The living Christ still teaches and directs His Church. Through that Church he continues to influence all of human culture. The faithful of the Church are called to inculcate and live the truth as articulated under the inspiration of the Holy Spirit by the teaching office of the Church. At the forefront of the mission of the Catholic Church is the education of the next generation of faithfully Catholic men and women who do just that. It is Christ the Teacher who teaches His children in the Catholic College. As the late John Paul II said so succinctly in an address to educators in 1979 "Catholic education is above all a question of communicating Christ, of helping to form Christ in the lives of others."

In the midst of our struggling economy there have been several recent articles asking whether a College education is "worth it". They approach answering the question by placing increased earning capacity at the top of the analysis. In other words, a college education is reduced to equipping a student to make more money. Such a minimalist approach is tragic. Education is about much more than increasing earnings capacity. It is about cultivating character and instilling virtue. Catholic education is about even more, it is about preparing men and women to participate in the ongoing redemptive mission of Jesus Christ.

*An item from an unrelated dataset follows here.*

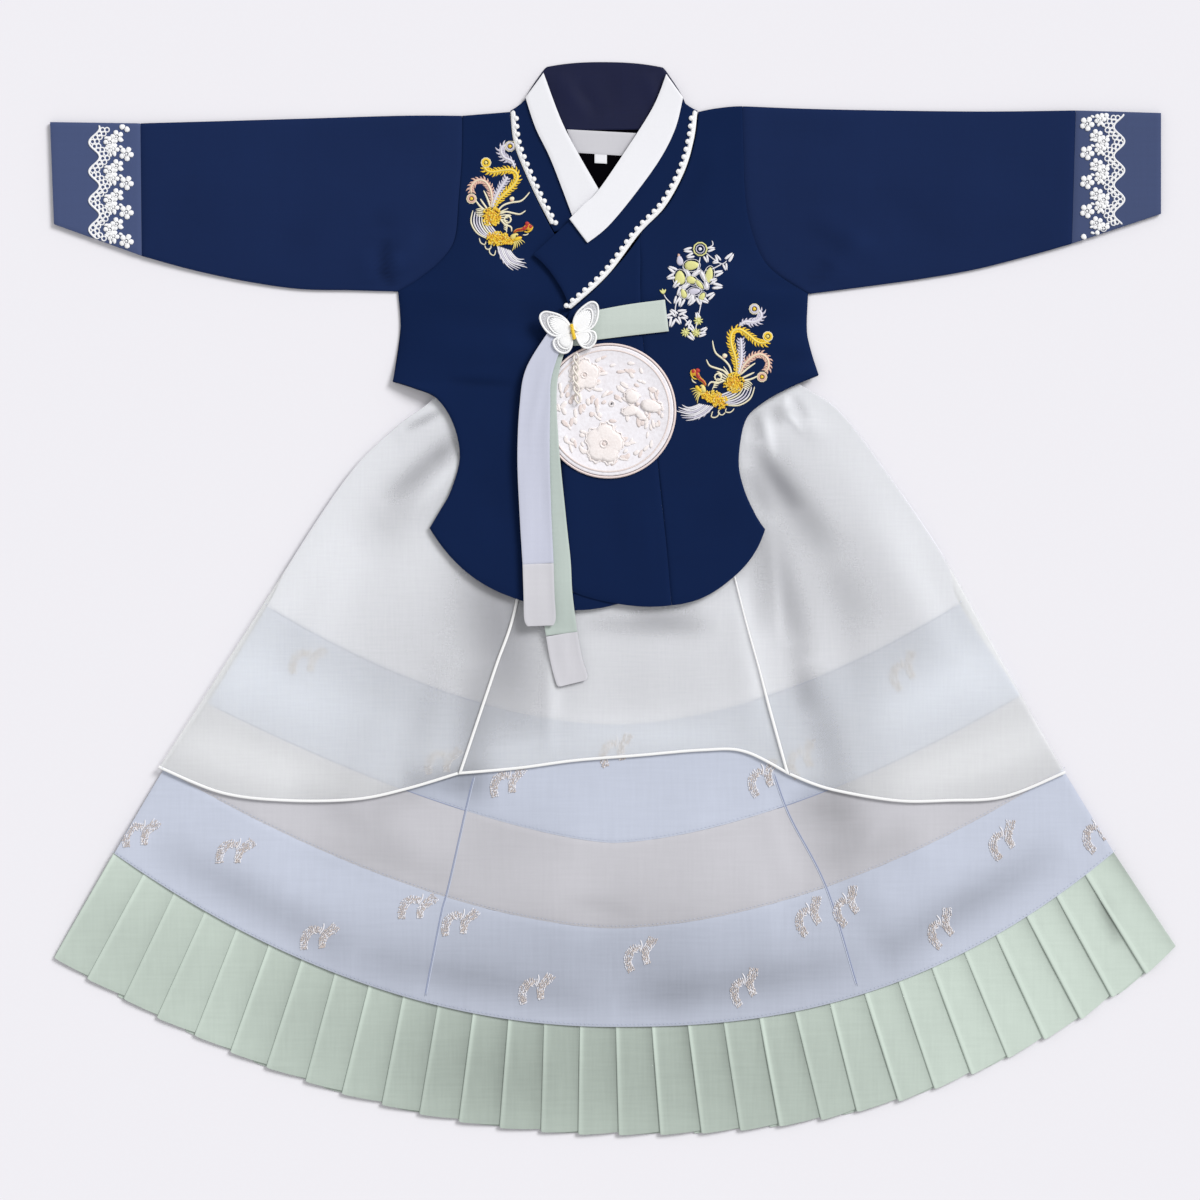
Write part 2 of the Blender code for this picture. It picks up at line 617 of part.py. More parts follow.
def pleat_columns(count):
    """Columns of the skirt that meet the flounce's pleats, which are evenly wide along their seam."""
    row = skirt_row("flounce")
    line = [skirt_point(row, share) for share in columns_between(-1, 1, 400)]
    columns = []
    for place in even(line, columns_between(0, 1, count)):
        columns.append(place.x / (row.right if place.x > 0 else -row.left))
    return columns


def make_skirt_bands(parts, finishes):
    """Waistband and the inner skirt's four bands, front and back."""
    names = [row.place for row in SKIRT]
    for side, is_front, count in (("front", True, PLEATS_FRONT), ("back", False, PLEATS_BACK)):
        columns = pleat_columns(count)
        for band, low, finish in BANDS:
            if band == "white":
                places = names[:names.index("upper_blue") + 1]
            else:
                places = [band, low]
            rows = [skirt_line(skirt_row(place), columns, is_front) for place in places]
            if band != "white" and is_front:
                middle = [a.lerp(b, 0.5) for a, b in zip(*rows)]
                rows.insert(1, middle)
            sheet(f"skirt_{band}_{side}", shrink(rows, top=SEAM, bottom=GAP), parts, finishes[finish])
        waist = skirt_line(skirt_row("waist"), columns_between(-1, 1, 4), is_front)
        low = [Vector((place.x, place.y + SEAM, place.z)) for place in waist]
        top = [Vector((place.x, WAISTBAND_TOP, place.z)) for place in waist]
        sheet(f"skirt_waistband_{side}", [top, low], parts, finishes["white_cloth"])


def pleat_profile(line, count):
    """Places and heights across a row of knife pleats, whose folds stand at the line's corners."""
    profile = []
    for i in range(count):
        start = line[i]
        end = line[i + 1]
        profile.append((start, 2))
        profile.append((end, 0))
        if i < count - 1:
            under = end + (line[i + 2] - end).normalized() * PLEAT_UNDERLAP
            profile.append((under, 0))
            profile.append((under, 1))
            profile.append((end, 1))
    return profile


def make_flounce(parts, finishes):
    """The pleated hem: each pleat's left fold lies on top and its right side runs under the next."""
    sides = (("front", PLEATS_FRONT, FLOUNCE_FRONT_Z), ("back", PLEATS_BACK, FLOUNCE_BACK_Z))
    for side, count, base in sides:
        rows = []
        for place in ("flounce", "hem"):
            line = [skirt_point(skirt_row(place), across) for across in pleat_columns(count)]
            profile = pleat_profile(line, count)
            rows.append([Vector((p.x, p.y, base + level * PLEAT_PITCH)) for p, level in profile])
        made = shrink(rows, top=SEAM)
        sheet(f"skirt_flounce_{side}", made, parts, finishes["green_cloth"], centred=True)


def overlay_rows(first, last, count, hem, is_front):
    """An overlay gore: the skirt's upper rows, then rows that come down to its own hem."""
    columns = columns_between(first, last, count)
    lift = OVERLAY_LIFT if is_front else -1.5
    falls = OVERLAY_FRONT_FALL if is_front else OVERLAY_BACK_FALL
    places = ("waist", "hip", "notch", "tip", "jacket_hem")
    rows = [skirt_line(skirt_row(place), columns, is_front, lift) for place in places]
    start = rows[-1]
    end = smooth(hem, count)
    for k, height in enumerate(falls):
        share = (k + 1) / len(falls)
        row = []
        for a, b in zip(start, end):
            place = Vector((a.x, a.y)).lerp(b, share)
            fold = fold_height(place.x, place.y) if is_front else 0.0
            row.append(Vector((place.x, place.y, height + fold)))
        rows.append(row)
    return rows


def make_overlay(parts, finishes):
    organza = finishes["organza"]
    white = finishes["binding"]
    gores = (
        ("left", -1, SEAM_LEFT, 9, HEM_LEFT),
        ("middle", SEAM_LEFT, SEAM_RIGHT, 8, HEM_MIDDLE),
        ("right", SEAM_RIGHT, 1, 8, HEM_RIGHT),
    )
    for name, first, last, count, hem in gores:
        rows = overlay_rows(first, last, count, hem, True)
        binding = [point.copy() for point in rows[-1]]
        if name == "middle":
            sides = [[row[i].copy() for row in rows[3:]] for i in (0, -1)]
            binding = sides[0][:-1] + binding + sides[1][-2::-1]
        sheet(f"overlay_{name}", shrink(rows, SEAM, SEAM), parts, organza)
        strip(f"overlay_binding_{name}", binding, BINDING, parts, white, lift=WALL + GAP)
    rows = overlay_rows(-1, 1, PLEATS_BACK, HEM_BACK, False)
    sheet("overlay_back", rows, parts, organza)


# ---------------------------------------------------------------- ties and ornaments
def tie_rows(table, count):
    """Rows across a tie, square to its centre line."""
    centres = [Vector((row.x, row.y, row.z)) for row in table]
    rows = []
    for i, row in enumerate(table):
        run = centres[min(i + 1, len(table) - 1)] - centres[max(i - 1, 0)]
        out = Vector((-run.y, run.x, 0)).normalized() * row.width / 2
        rows.append([centres[i] - out, centres[i], centres[i] + out])
    edges = [smooth([row[k] for row in rows], count) for k in range(3)]
    return [list(row) for row in zip(*edges)]


def make_ties(parts, finishes):
    grey = finishes["tie_grey"]
    sheet("tie_lavender", tie_rows(LAVENDER_TIE, TIE_ROWS), parts, finishes["lavender_cloth"])
    sheet("tie_lavender_end", tie_rows(LAVENDER_END, 4), parts, grey)
    sheet("tie_green", tie_rows(GREEN_TIE, TIE_ROWS), parts, finishes["tie_green"])
    sheet("tie_green_end", tie_rows(GREEN_END, 3), parts, grey)
    sheet("tie_loop", tie_rows(TIE_LOOP, 3), parts, finishes["tie_green"], wall=1.8)
    bpy.ops.mesh.primitive_cube_add(size=1)
    knot = bpy.context.object
    knot.name = "tie_knot"
    knot.data.name = "tie_knot"
    knot.data.transform(Matrix.Diagonal((*(Vector(KNOT_SIZE) * MM), 1)))
    knot.location = Vector((*KNOT_CENTRE, ORNAMENT_Z + 0.1 + KNOT_SIZE[2] / 2)) * MM
    move_to(knot, parts)
    knot.data.materials.append(finishes["tie_green"])
    round_edges = knot.modifiers.new("round", "BEVEL")
    round_edges.width = 0.8 * MM
    round_edges.segments = 2


def move_to(made, collection):
    for held in list(made.users_collection):
        held.objects.unlink(made)
    collection.objects.link(made)


def make_butterfly(parts, finishes):
    turn = Vector((math.cos(BUTTERFLY_TURN), math.sin(BUTTERFLY_TURN)))
    outline = WING_HALF + [(-x, y) for x, y in reversed(WING_HALF)]
    placed = []
    for x, y in outline:
        across = BUTTERFLY_PLACE[0] + x * turn.x - y * turn.y
        up = BUTTERFLY_PLACE[1] + x * turn.y + y * turn.x
        placed.append((across, up))
    plate("butterfly_wings", placed, BUTTERFLY_Z, WALL, parts, finishes["sheer_white"])
    half = BODY_LENGTH / 2
    height = BUTTERFLY_Z + WALL + GAP + BODY_RADIUS
    ends = []
    for along in (half, half / 2, 0, -half / 2, -half):
        ends.append((BUTTERFLY_PLACE[0] - along * turn.y, BUTTERFLY_PLACE[1] + along * turn.x, height))
    tube("butterfly_body", ends, BODY_RADIUS, parts, finishes["gold_thread"])
    tube("tassel_cord", TASSEL, TASSEL_RADIUS, parts, finishes["cream_cord"])


def make_medallion(parts, finishes):
    bpy.ops.mesh.primitive_cylinder_add(vertices=32, radius=MEDALLION_RADIUS * MM,
                                        depth=MEDALLION_THICK * MM)
    disc = bpy.context.object
    disc.name = "medallion"
    disc.data.name = "medallion"
    disc.location = Vector((*MEDALLION_CENTRE, ORNAMENT_Z + MEDALLION_THICK / 2)) * MM
    move_to(disc, parts)
    disc.data.materials.append(finishes["ivory_relief"])
    ring = MEDALLION_RADIUS + GAP + RIM_RADIUS
    bpy.ops.mesh.primitive_torus_add(major_segments=32, minor_segments=5,
                                     major_radius=ring * MM, minor_radius=RIM_RADIUS * MM)
    rim = bpy.context.object
    rim.name = "medallion_rim"
    rim.data.name = "medallion_rim"
    rim.location = Vector((*MEDALLION_CENTRE, ORNAMENT_Z + RIM_RADIUS)) * MM
    move_to(rim, parts)
    rim.data.materials.append(finishes["rose_rim"])


# ---------------------------------------------------------------- the whole garment
def main():
    for old in list(bpy.data.objects):
        bpy.data.objects.remove(old, do_unlink=True)
    parts = bpy.data.collections.new("korean_hanbok")
    bpy.context.scene.collection.children.link(parts)
    finishes = make_materials()
    make_jacket_body(parts, finishes)
    make_sleeves(parts, finishes)
    make_collar(parts, finishes)
    make_labels(parts, finishes)
    make_skirt_bands(parts, finishes)
    make_flounce(parts, finishes)
    make_overlay(parts, finishes)
    make_ties(parts, finishes)
    make_butterfly(parts, finishes)
    make_medallion(parts, finishes)


main()
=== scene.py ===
# %% [markdown]
# # A girl's Korean hanbok, laid flat
# The set is a long navy jacket over a layered skirt, lying on a pale floor and seen from straight
# above.  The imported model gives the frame: where each cloth piece lies.  This lesson makes the looks of
# every piece, from the woven cloth to the gold thread of the two phoenixes.

# %% Load the frame
import math
import random
from collections import namedtuple

import bmesh
import bpy
import numpy as np
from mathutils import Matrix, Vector
from mathutils.bvhtree import BVHTree


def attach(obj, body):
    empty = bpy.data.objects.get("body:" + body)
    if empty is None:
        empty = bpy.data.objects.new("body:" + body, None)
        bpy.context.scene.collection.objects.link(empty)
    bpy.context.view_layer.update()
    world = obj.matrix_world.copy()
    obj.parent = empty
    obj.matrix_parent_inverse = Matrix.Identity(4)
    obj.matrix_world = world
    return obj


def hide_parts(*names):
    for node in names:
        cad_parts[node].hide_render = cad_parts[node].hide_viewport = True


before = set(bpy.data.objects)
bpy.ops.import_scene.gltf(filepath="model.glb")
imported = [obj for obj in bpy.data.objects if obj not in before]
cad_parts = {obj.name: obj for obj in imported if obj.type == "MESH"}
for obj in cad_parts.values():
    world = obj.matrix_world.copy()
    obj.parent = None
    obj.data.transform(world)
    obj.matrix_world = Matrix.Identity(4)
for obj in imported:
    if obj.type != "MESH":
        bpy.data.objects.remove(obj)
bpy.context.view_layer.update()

# %% [markdown]
# ## Sizes
# A maker cuts cloth in millimetres, so every size here is in millimetres and MM turns it into metres
# when a mesh is made.  X runs across the garment, Y from the hem to the collar, and Z up from the floor.
# The heights are those of the frame: each layer lies 1.4 mm over the one below it.

# %% Driving sizes
MM = 0.001
WALL = 0.8                 # thickness of the cloth that shows
LAYER = 1.4                # from one layer's underside to the next
INNER = 9.8                # underside of the inner front, over the skirt
OUTER = INNER + LAYER
ORNAMENT_Z = OUTER + LAYER
pieces_made = {}


def mm(*numbers):
    """Millimetres as a point in metres."""
    return Vector(numbers) * MM


def shown(name, data):
    """A new object in the scene, at its origin."""
    made = bpy.data.objects.new(name, data)
    bpy.context.scene.collection.objects.link(made)
    return made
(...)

The Catholic College serves a vital role in the mission of the Church in this critical time in history. Those young men and women I met Monday night are evidence of the importance of the authentically Catholic College. During the coming months we will be offering articles which highlight the growing number of Catholic Colleges and Universities taking their mission seriously. They are preparing the men and women who will carry on the mission of the Church in the Third Christian Millennium.